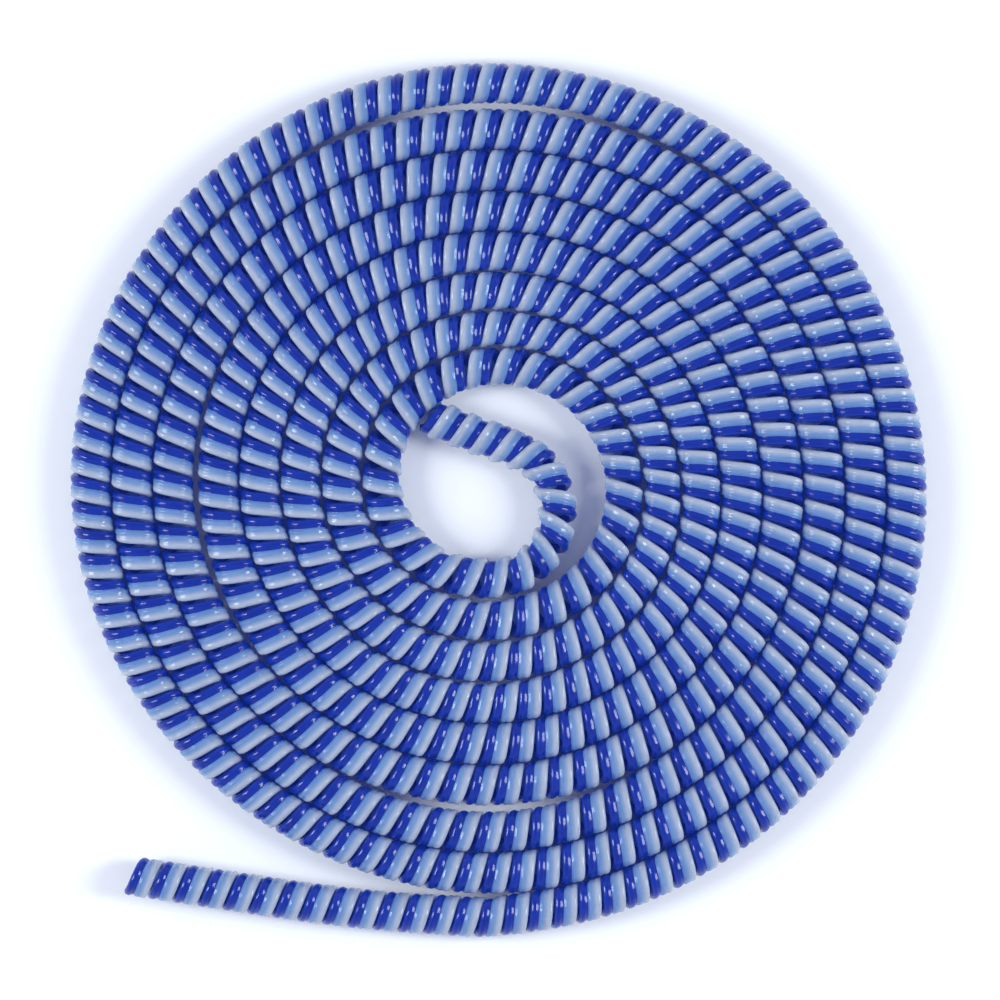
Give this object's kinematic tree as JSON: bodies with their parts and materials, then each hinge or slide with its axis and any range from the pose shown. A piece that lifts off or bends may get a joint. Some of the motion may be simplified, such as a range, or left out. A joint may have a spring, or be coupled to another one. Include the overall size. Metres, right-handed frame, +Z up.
{
  "type": "spiral cord wrap",
  "caption": "Springy spiral tube of bonded plastic strands that wraps round a cable, lying as a loose flat coil with both ends free.",
  "frame": {"origin": "middle of the coil's outer box, on the surface that the coil lies on", "axes": "+Z up, out of the coil's plane; the outer end's tail runs along the -Y side and points towards -X"},
  "size_m": [0.0942, 0.096, 0.0044],
  "materials": {
    "dark_blue_plastic": "glossy",
    "light_blue_plastic": "glossy",
    "white_plastic": "glossy"
  },
  "bodies": {
    "root": {"coil": "dark_blue_plastic", "outer_tail": "dark_blue_plastic", "inner_end": "dark_blue_plastic"}
  },
  "joints": []
}
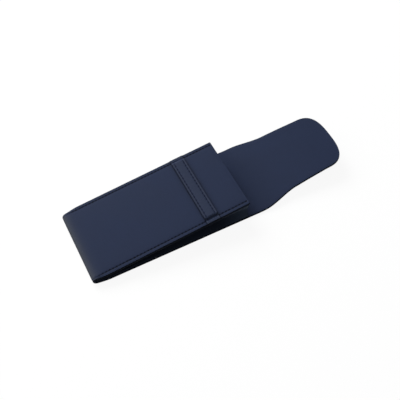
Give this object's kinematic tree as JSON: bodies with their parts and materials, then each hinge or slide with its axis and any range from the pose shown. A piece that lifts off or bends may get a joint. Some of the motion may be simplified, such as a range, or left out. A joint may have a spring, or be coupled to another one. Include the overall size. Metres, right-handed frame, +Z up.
{
  "type": "watch pouch",
  "caption": "Slim leather pouch for a wrist watch, with pleated sides, a flap that folds over the mouth and a strap across the front that holds its tongue.",
  "frame": {"origin": "centre of the bounding box's bottom face: on the surface that the pouch lies on, midway along its open length", "axes": "+Y from the closed end to the tip of the open flap, +Z up out of the front panel, +X to the right when seen from above with the flap away"},
  "size_m": [0.0764, 0.261, 0.0255],
  "materials": {
    "leather": "smooth fine-grained calf leather, navy, semi-matt",
    "lining": "thin smooth lining leather, navy, matt",
    "leatherboard": "bonded leather fibre board, raw",
    "thread": "waxed sewing thread, dark navy"
  },
  "bodies": {
    "pouch": {"body_leather": "leather", "body_lining": "lining", "front_board": "leatherboard", "back_board": "leatherboard", "gusset_left": "leather", "gusset_right": "leather", "keeper_band": "leather", "keeper_band_backing": "lining", "thread_front_left": "thread", "thread_front_right": "thread", "thread_back_left": "thread", "thread_back_right": "thread", "thread_band_lower": "thread", "thread_band_upper": "thread"},
    "flap_neck": {"flap_neck_leather": "leather", "flap_neck_lining": "lining"},
    "flap_tongue": {"flap_tongue_leather": "leather", "flap_tongue_lining": "lining", "flap_tongue_board": "leatherboard"}
  },
  "joints": [
    {"name": "flap_fold", "type": "hinge", "parent": "pouch", "child": "flap_neck", "pos_m": [0, 0.02175, 0.0026], "axis": [1, 0, 0], "range_deg": [0, 82]},
    {"name": "tongue_fold", "type": "hinge", "parent": "flap_neck", "child": "flap_tongue", "pos_m": [0, 0.04691, 0.00614], "axis": [1, 0, 0], "range_deg": [0, 96.5]}
  ]
}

....

• **TO BE DONE**
Output the records exactly, including every line.

• **ANSWER FOR THIS EXERCISE**
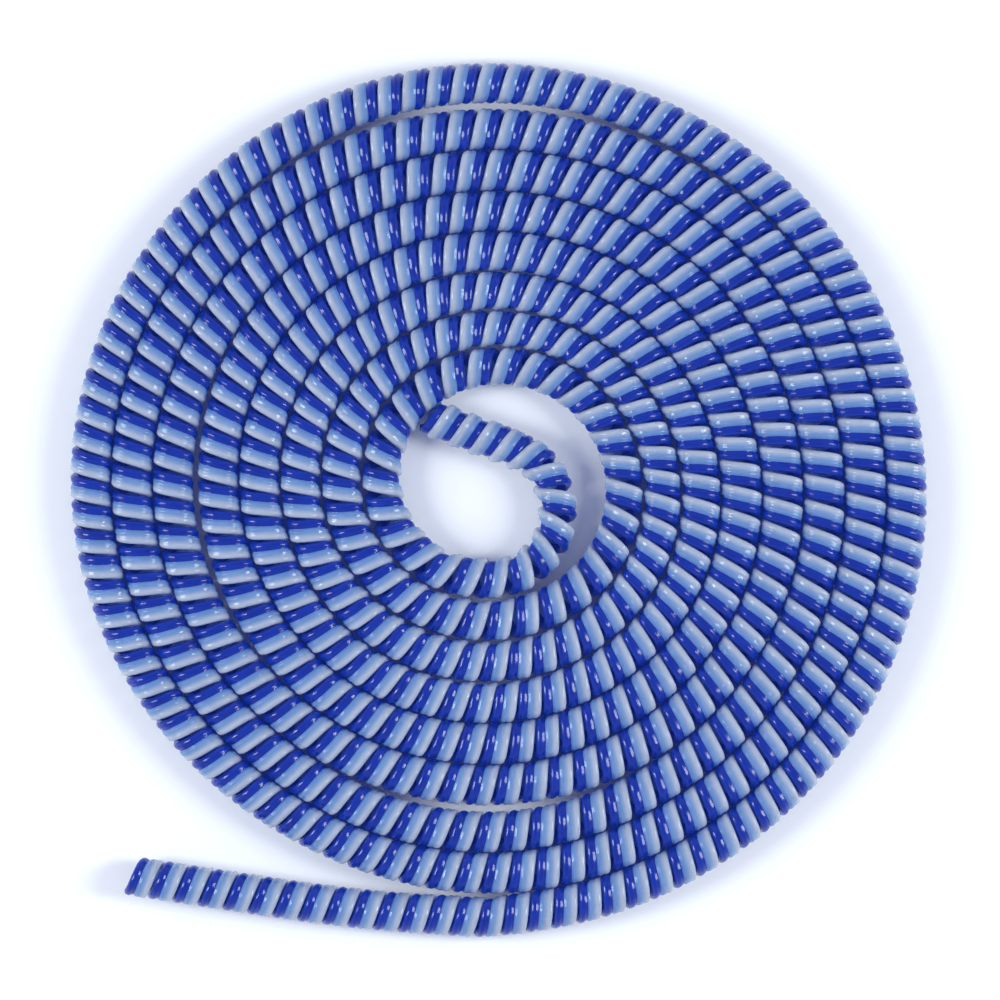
Give this object's kinematic tree as JSON: bodies with their parts and materials, then each hinge or slide with its axis and any range from the pose shown. A piece that lifts off or bends may get a joint. Some of the motion may be simplified, such as a range, or left out. A joint may have a spring, or be coupled to another one. Include the overall size. Metres, right-handed frame, +Z up.
{
  "type": "spiral cord wrap",
  "caption": "Springy spiral tube of bonded plastic strands that wraps round a cable, lying as a loose flat coil with both ends free.",
  "frame": {"origin": "middle of the coil's outer box, on the surface that the coil lies on", "axes": "+Z up, out of the coil's plane; the outer end's tail runs along the -Y side and points towards -X"},
  "size_m": [0.0942, 0.096, 0.0044],
  "materials": {
    "dark_blue_plastic": "glossy",
    "light_blue_plastic": "glossy",
    "white_plastic": "glossy"
  },
  "bodies": {
    "root": {"coil": "dark_blue_plastic", "outer_tail": "dark_blue_plastic", "inner_end": "dark_blue_plastic"}
  },
  "joints": []
}
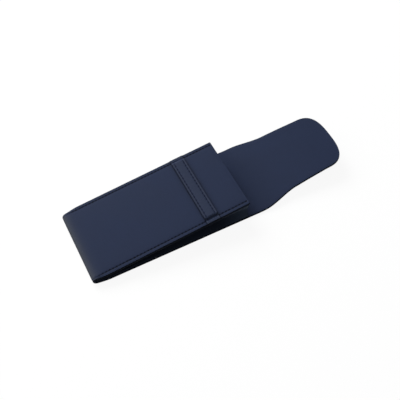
Give this object's kinematic tree as JSON: bodies with their parts and materials, then each hinge or slide with its axis and any range from the pose shown. A piece that lifts off or bends may get a joint. Some of the motion may be simplified, such as a range, or left out. A joint may have a spring, or be coupled to another one. Include the overall size. Metres, right-handed frame, +Z up.
{
  "type": "watch pouch",
  "caption": "Slim leather pouch for a wrist watch, with pleated sides, a flap that folds over the mouth and a strap across the front that holds its tongue.",
  "frame": {"origin": "centre of the bounding box's bottom face: on the surface that the pouch lies on, midway along its open length", "axes": "+Y from the closed end to the tip of the open flap, +Z up out of the front panel, +X to the right when seen from above with the flap away"},
  "size_m": [0.0764, 0.261, 0.0255],
  "materials": {
    "leather": "smooth fine-grained calf leather, navy, semi-matt",
    "lining": "thin smooth lining leather, navy, matt",
    "leatherboard": "bonded leather fibre board, raw",
    "thread": "waxed sewing thread, dark navy"
  },
  "bodies": {
    "pouch": {"body_leather": "leather", "body_lining": "lining", "front_board": "leatherboard", "back_board": "leatherboard", "gusset_left": "leather", "gusset_right": "leather", "keeper_band": "leather", "keeper_band_backing": "lining", "thread_front_left": "thread", "thread_front_right": "thread", "thread_back_left": "thread", "thread_back_right": "thread", "thread_band_lower": "thread", "thread_band_upper": "thread"},
    "flap_neck": {"flap_neck_leather": "leather", "flap_neck_lining": "lining"},
    "flap_tongue": {"flap_tongue_leather": "leather", "flap_tongue_lining": "lining", "flap_tongue_board": "leatherboard"}
  },
  "joints": [
    {"name": "flap_fold", "type": "hinge", "parent": "pouch", "child": "flap_neck", "pos_m": [0, 0.02175, 0.0026], "axis": [1, 0, 0], "range_deg": [0, 82]},
    {"name": "tongue_fold", "type": "hinge", "parent": "flap_neck", "child": "flap_tongue", "pos_m": [0, 0.04691, 0.00614], "axis": [1, 0, 0], "range_deg": [0, 96.5]}
  ]
}